Arbitrage is the short-term buying and selling of securities to take advantage of price variations in different markets. Citadel stock has been on a generally upward trend since last spring, when it was trading for about $12 a share. It closed Friday in trading on the American Stock Exchange at $28 a share.

Strong Earnings

Strong first-quarter earnings announced earlier this month could spark further interest in the S&L firm. The company reported profits of $6.1 million for the first quarter, more than quadrupling its results from a year ago. The $6.1 million is nearly as much as Citadel made in each of the previous two years.

Proxy Fight Begun

Roven recently began soliciting votes in a proxy fight over several company actions designed to thwart a hostile takeover, protect the jobs of Scott and President Gerald Barrone and block "greenmail" repurchases of Citadel stock. Scott said the board has not acted on an anti-greenmail proposal but that management and the board are adamant about not rebuying Citadel stock at a premium.

"We don't intend to buy back their shares," he said. "We're in the business of creating net worth, not destroying it."

A Roven spokeswoman said he was interested only in "maximizing the value of the shares."

Reached Compromise

Citadel already has reached a compromise with Hecco Ventures, which owns 9.47% of the firm's stock, under which management will support a Hecco candidate for the board in exchange for a hands-off stance by the investor group.

Hecco is an investment partnership directed primarily by Los Angeles movie theater executives Michael R. Forman and James J. Cotter, who declined to elaborate on their holdings.

Hecco's chief concerns, according to its SEC filing, were anti-takeover provisions in Citadel bylaws and the granting of "golden parachute" employment contracts to Scott and Barrone.

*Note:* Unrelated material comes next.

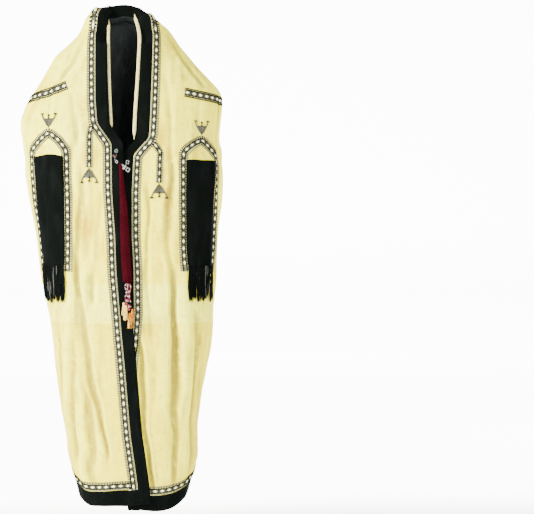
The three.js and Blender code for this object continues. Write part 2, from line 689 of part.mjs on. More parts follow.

The company's bylaws bar a takeover by a firm in an unrelated business until 1987, a measure taken shortly after Citadel converted from a mutual savings association to a publicly traded stock corporation in 1982.

Scott acknowledged that he and Barrone had contracts protecting them in the event of a takeover, but said the terms were not out of line with industry norms.

Other Major Holdings

Two Wall Street investment houses--Goldman Sachs & Co. and Lafer Amster & Co.--also have substantial Citadel holdings. In late February, Lafer Amster said it had acquired 8.5% of the firm's shares and Goldman Sachs revealed a 7.4% stake in the company. Both said the shares had been brought on the open market "in connection with arbitrage and other activities in the ordinary course of business."

Although the friendly takeover of Citadel at an advantageous price by a "white knight" appears to be Roven's aim, no buyer is on the horizon, according to Scott, independent analysts and a Roven associate.

"Nobody's made an offer," Scott said. "We don't want to be forced to sell under pressure or duress at a price that's not fair to all shareholders."

Chose Not to Discuss

Roven chose not to discuss his Citadel holdings. Joy Martin, an official of American Underwriters Inc., a Roven-controlled investment firm, said: "He really feels all his plans and intentions have been stated in the 13Ds. We're just trying to maximize the value of the shares."

(The 13D is a document that anyone acquiring 5% or more of the stock of a company is required by law to file with the Securities and Exchange Commission.)

She said she knew of no current candidates for a Citadel purchase.

Roven is a controversial investor and financier who has run afoul of the SEC twice in recent years.

In August, 1982, he signed a consent agreement with the SEC promising to refrain from all violations of securities purchase laws. He neither admitted nor denied charges that he and several associates had engaged in an illegal scheme to finance large securities transactions through banks in Los Angeles and New York.